## Stated goal
Give the data below again, word for word.

## Records
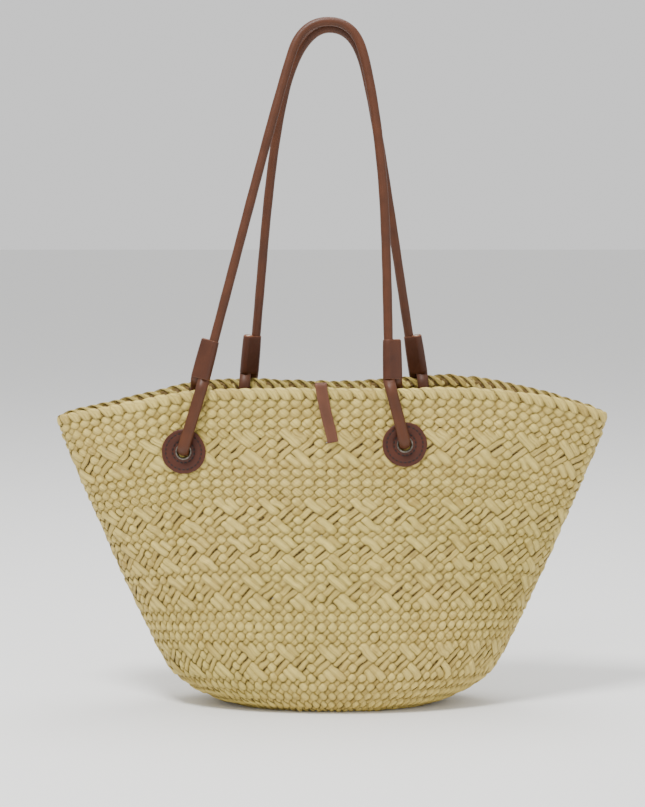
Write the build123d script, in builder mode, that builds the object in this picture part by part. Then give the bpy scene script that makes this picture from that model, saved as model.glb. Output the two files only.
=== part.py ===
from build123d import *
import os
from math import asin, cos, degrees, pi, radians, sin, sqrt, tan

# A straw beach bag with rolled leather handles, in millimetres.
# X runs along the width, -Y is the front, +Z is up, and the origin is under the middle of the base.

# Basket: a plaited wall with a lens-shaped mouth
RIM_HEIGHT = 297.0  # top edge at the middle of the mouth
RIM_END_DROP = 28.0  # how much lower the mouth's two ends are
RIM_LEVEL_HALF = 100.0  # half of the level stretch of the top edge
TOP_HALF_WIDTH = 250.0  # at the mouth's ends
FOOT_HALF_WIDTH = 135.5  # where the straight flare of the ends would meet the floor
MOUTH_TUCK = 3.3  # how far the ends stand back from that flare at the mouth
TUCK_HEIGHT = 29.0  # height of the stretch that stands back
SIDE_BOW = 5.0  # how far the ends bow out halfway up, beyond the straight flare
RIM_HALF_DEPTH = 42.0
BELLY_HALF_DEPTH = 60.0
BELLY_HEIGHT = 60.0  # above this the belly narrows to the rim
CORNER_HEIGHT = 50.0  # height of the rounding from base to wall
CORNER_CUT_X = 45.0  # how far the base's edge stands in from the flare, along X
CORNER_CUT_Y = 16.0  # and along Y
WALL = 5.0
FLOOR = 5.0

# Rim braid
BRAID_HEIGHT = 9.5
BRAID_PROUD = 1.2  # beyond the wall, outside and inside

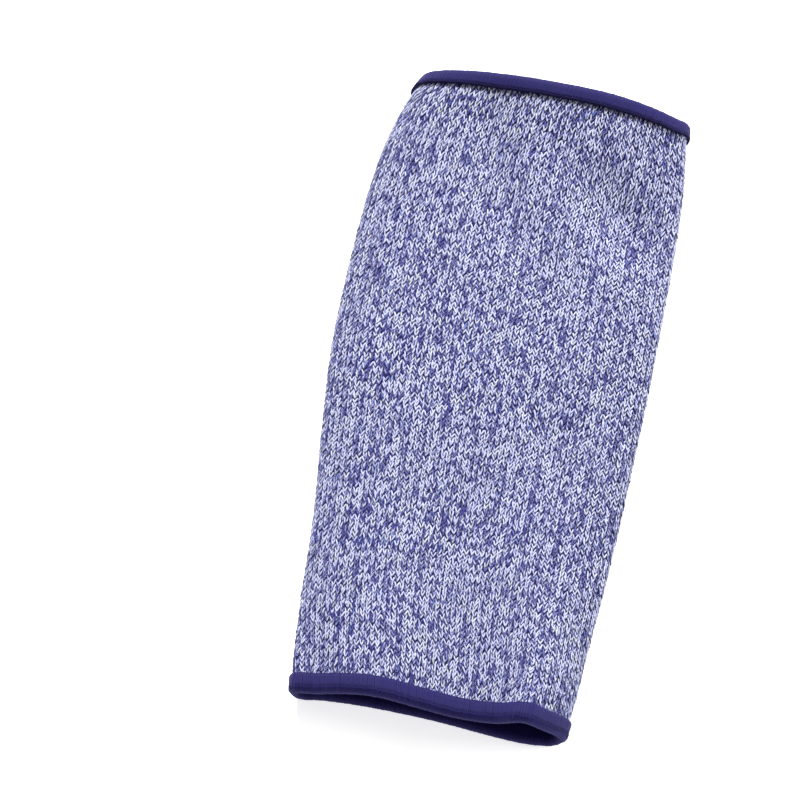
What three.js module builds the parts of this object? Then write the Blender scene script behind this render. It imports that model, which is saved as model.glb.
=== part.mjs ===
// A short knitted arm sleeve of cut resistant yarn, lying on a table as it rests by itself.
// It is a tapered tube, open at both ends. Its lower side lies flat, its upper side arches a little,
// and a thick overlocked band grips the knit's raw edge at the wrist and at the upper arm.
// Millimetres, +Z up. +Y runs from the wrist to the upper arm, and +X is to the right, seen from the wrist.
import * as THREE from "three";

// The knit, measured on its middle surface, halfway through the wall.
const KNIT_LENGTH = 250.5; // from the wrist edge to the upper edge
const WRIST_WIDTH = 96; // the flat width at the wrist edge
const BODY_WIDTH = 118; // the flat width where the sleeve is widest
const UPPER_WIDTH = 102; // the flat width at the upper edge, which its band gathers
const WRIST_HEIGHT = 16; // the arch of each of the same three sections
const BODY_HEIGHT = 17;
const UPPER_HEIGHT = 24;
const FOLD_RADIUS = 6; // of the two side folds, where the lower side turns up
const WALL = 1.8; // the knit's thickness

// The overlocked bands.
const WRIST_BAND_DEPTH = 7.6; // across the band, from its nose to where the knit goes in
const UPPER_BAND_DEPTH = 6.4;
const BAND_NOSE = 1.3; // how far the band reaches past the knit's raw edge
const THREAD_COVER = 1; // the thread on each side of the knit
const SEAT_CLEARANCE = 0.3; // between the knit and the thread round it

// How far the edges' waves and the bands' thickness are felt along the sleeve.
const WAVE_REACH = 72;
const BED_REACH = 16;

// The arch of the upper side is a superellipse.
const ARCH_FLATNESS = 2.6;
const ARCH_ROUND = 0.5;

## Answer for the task
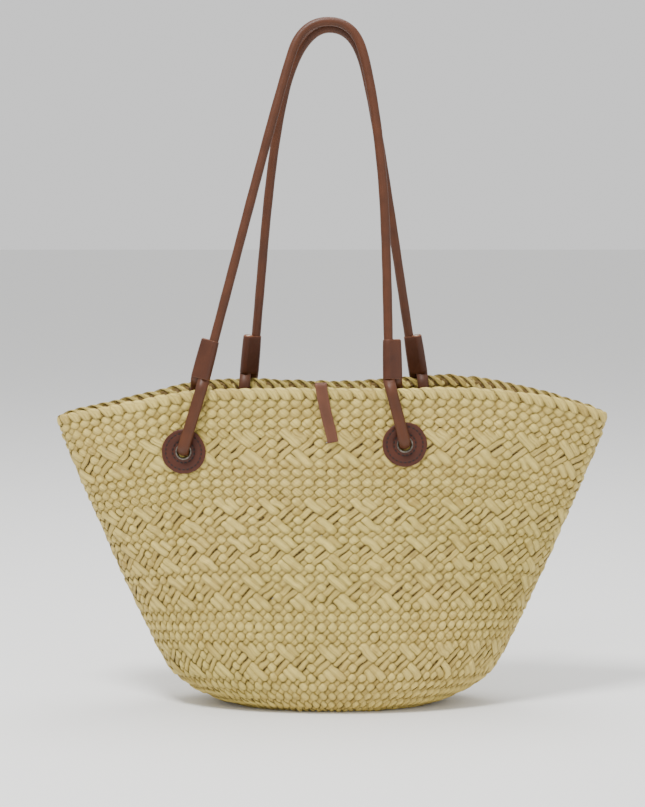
Write the build123d script, in builder mode, that builds the object in this picture part by part. Then give the bpy scene script that makes this picture from that model, saved as model.glb. Output the two files only.
=== part.py ===
from build123d import *
import os
from math import asin, cos, degrees, pi, radians, sin, sqrt, tan

# A straw beach bag with rolled leather handles, in millimetres.
# X runs along the width, -Y is the front, +Z is up, and the origin is under the middle of the base.

# Basket: a plaited wall with a lens-shaped mouth
RIM_HEIGHT = 297.0  # top edge at the middle of the mouth
RIM_END_DROP = 28.0  # how much lower the mouth's two ends are
RIM_LEVEL_HALF = 100.0  # half of the level stretch of the top edge
TOP_HALF_WIDTH = 250.0  # at the mouth's ends
FOOT_HALF_WIDTH = 135.5  # where the straight flare of the ends would meet the floor
MOUTH_TUCK = 3.3  # how far the ends stand back from that flare at the mouth
TUCK_HEIGHT = 29.0  # height of the stretch that stands back
SIDE_BOW = 5.0  # how far the ends bow out halfway up, beyond the straight flare
RIM_HALF_DEPTH = 42.0
BELLY_HALF_DEPTH = 60.0
BELLY_HEIGHT = 60.0  # above this the belly narrows to the rim
CORNER_HEIGHT = 50.0  # height of the rounding from base to wall
CORNER_CUT_X = 45.0  # how far the base's edge stands in from the flare, along X
CORNER_CUT_Y = 16.0  # and along Y
WALL = 5.0
FLOOR = 5.0

# Rim braid
BRAID_HEIGHT = 9.5
BRAID_PROUD = 1.2  # beyond the wall, outside and inside

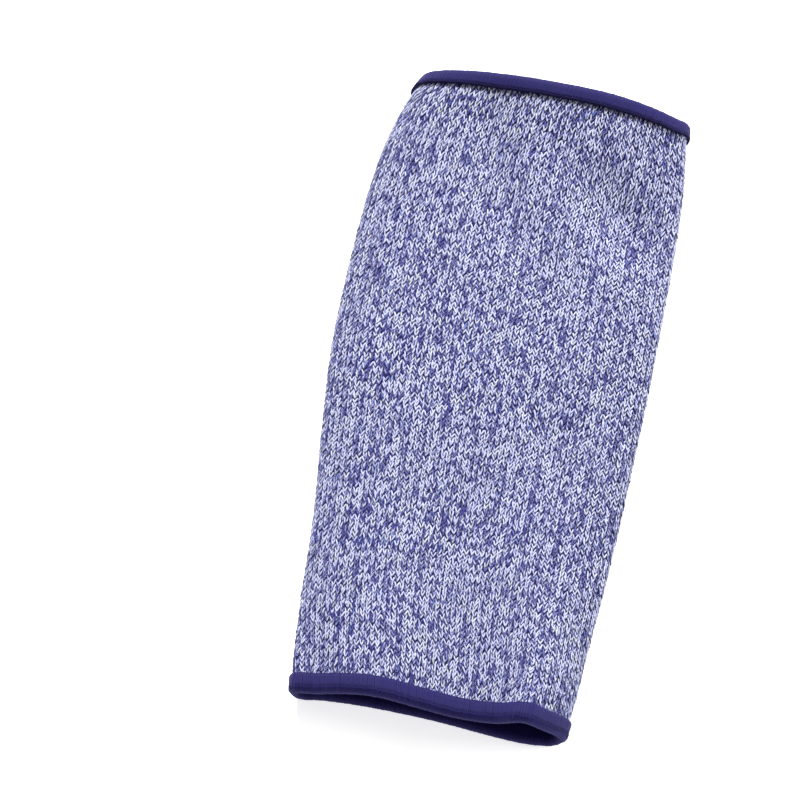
What three.js module builds the parts of this object? Then write the Blender scene script behind this render. It imports that model, which is saved as model.glb.
=== part.mjs ===
// A short knitted arm sleeve of cut resistant yarn, lying on a table as it rests by itself.
// It is a tapered tube, open at both ends. Its lower side lies flat, its upper side arches a little,
// and a thick overlocked band grips the knit's raw edge at the wrist and at the upper arm.
// Millimetres, +Z up. +Y runs from the wrist to the upper arm, and +X is to the right, seen from the wrist.
import * as THREE from "three";

// The knit, measured on its middle surface, halfway through the wall.
const KNIT_LENGTH = 250.5; // from the wrist edge to the upper edge
const WRIST_WIDTH = 96; // the flat width at the wrist edge
const BODY_WIDTH = 118; // the flat width where the sleeve is widest
const UPPER_WIDTH = 102; // the flat width at the upper edge, which its band gathers
const WRIST_HEIGHT = 16; // the arch of each of the same three sections
const BODY_HEIGHT = 17;
const UPPER_HEIGHT = 24;
const FOLD_RADIUS = 6; // of the two side folds, where the lower side turns up
const WALL = 1.8; // the knit's thickness

// The overlocked bands.
const WRIST_BAND_DEPTH = 7.6; // across the band, from its nose to where the knit goes in
const UPPER_BAND_DEPTH = 6.4;
const BAND_NOSE = 1.3; // how far the band reaches past the knit's raw edge
const THREAD_COVER = 1; // the thread on each side of the knit
const SEAT_CLEARANCE = 0.3; // between the knit and the thread round it

// How far the edges' waves and the bands' thickness are felt along the sleeve.
const WAVE_REACH = 72;
const BED_REACH = 16;

// The arch of the upper side is a superellipse.
const ARCH_FLATNESS = 2.6;
const ARCH_ROUND = 0.5;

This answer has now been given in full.